No one would have to mow the lawn, fret about parking or hunt for a personal trainer. A caretaker would watch over the property; each unit would have indoor and outdoor parking spaces and an outdoor patio; a shared area, “The Pavilion,” would offer a yoga room, exercise room and gym, and the owners would enjoy private rooftop access, shaded by a field of towering birch trees.

Only one thing seemed to bother the ARB. Board member Dean Gomolka was concerned about the landscaping on the property’s perimeter, and he raised an issue seldom aired at village board meetings: The eternal slumber of the souls in Oakland Cemetery a few yards away.

“You have all these headlights,” he said. “You just might wake up the graveyard.”

Co-developer David Silverstein, the project’s contractor and one of two principals in 64 Jermain LLC, acknowledged the need to provide better landscaped screening, saying, “Your concern is that the headlights might wake up our neighbors in Oakland.”

Otherwise, the board was enthusiastic. “I love it,” said Anthony Brandt, the ARB chairman. “I wish I could live there myself.” Board member John C. Connor echoed that sentiment.

The ARB then granted a conditional approval of the developer’s application for a Certificate of Appropriateness, which is needed to obtain village building permits, dependent on the acceptance of a more detailed landscaping-and-screening plan.

“We’re pretty much ready to go,” said Markus Dochantschi, the project architect, co-principal and co-developer. “This was one of our last steps with the village.”

The project had earlier passed muster with Sag Harbor’s Zoning Board of Appeals and Planning Board.
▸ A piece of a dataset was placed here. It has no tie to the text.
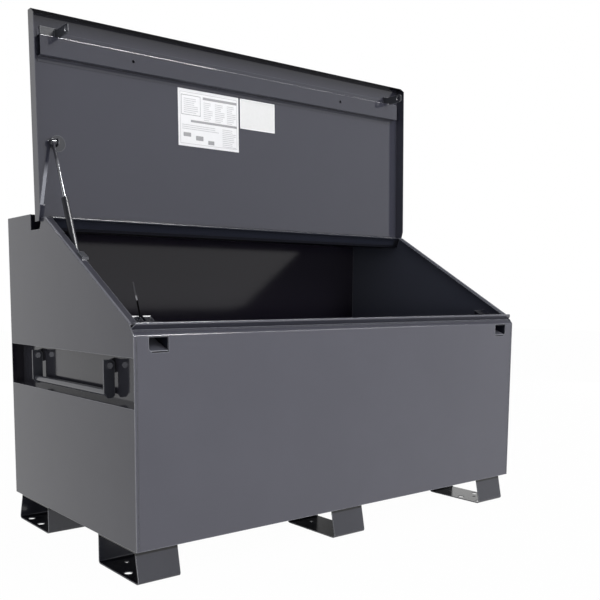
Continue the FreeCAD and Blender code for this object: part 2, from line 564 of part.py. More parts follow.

With the ARB signing on, final approvals from the Harbor Committee and the Suffolk County Department of Health Services would mark the end of a two-year-long process.

No exemption is needed from the village moratorium on major residential projects since the freeze applies only to single-family homes, not a condo project made up of multi-family dwellings, said Village Attorney Fred W. Thiele Jr.

Mr. Dochantschi hopes to break ground in April 2016, complete most construction by mid- or late-2017 and open after input from buyers on the build-out of their interior spaces.

“This is a building with incredibly good bones,” he said. “We are restoring the factory and incorporating all of the existing features of the envelope, not creating something that looks like a factory.”

Meanwhile, the ARB made a second consequential decision when it denied two applications from homeowner Caroline Hackney for the proposed installation of solar-panel systems on the roofs of her family’s neighboring houses on Howard and Garden Streets.

Board deciders first expressed a touch of sorrow at their pending action: “We all believe in solar panels,” said Mr. Brandt.

But the ARB cited online guidelines from the U.S. Secretary of the Interior for rehabilitating historic buildings or buildings in historic districts that say solar devices shouldn’t be installed in locations where they would be visible to neighbors or from a street or other public right-of-way.

Federal standards say such installations “negatively impact” the character of a historic district and are not recommend, and the ARB said it had no choice but to hew to those guideposts.

That was a relief to Aidan and Louise Corish, who live across the street at 23 Howard Street.

“The historic integrity of our village might be able to withstand one visible solar array, but precedent is an insidious foe,” they wrote to the board. “Once one installation visible from the street is approved, how can others be denied? Our delightful view sheds of juxtaposed roof lines would become a hideous hall of mirrors.”

In an interview, Ms. Hackney said she will continue to seek solar solutions, compared the energy issue to the “hole in the ozone layer in Chile” and said it poses a real and pressing problem that demands the immediate attention of the village.

“If we do not come out of this ancient time bubble, a charming, historic village like Sag Harbor, as we know it, will be prohibitive and no longer sustainable,” she said.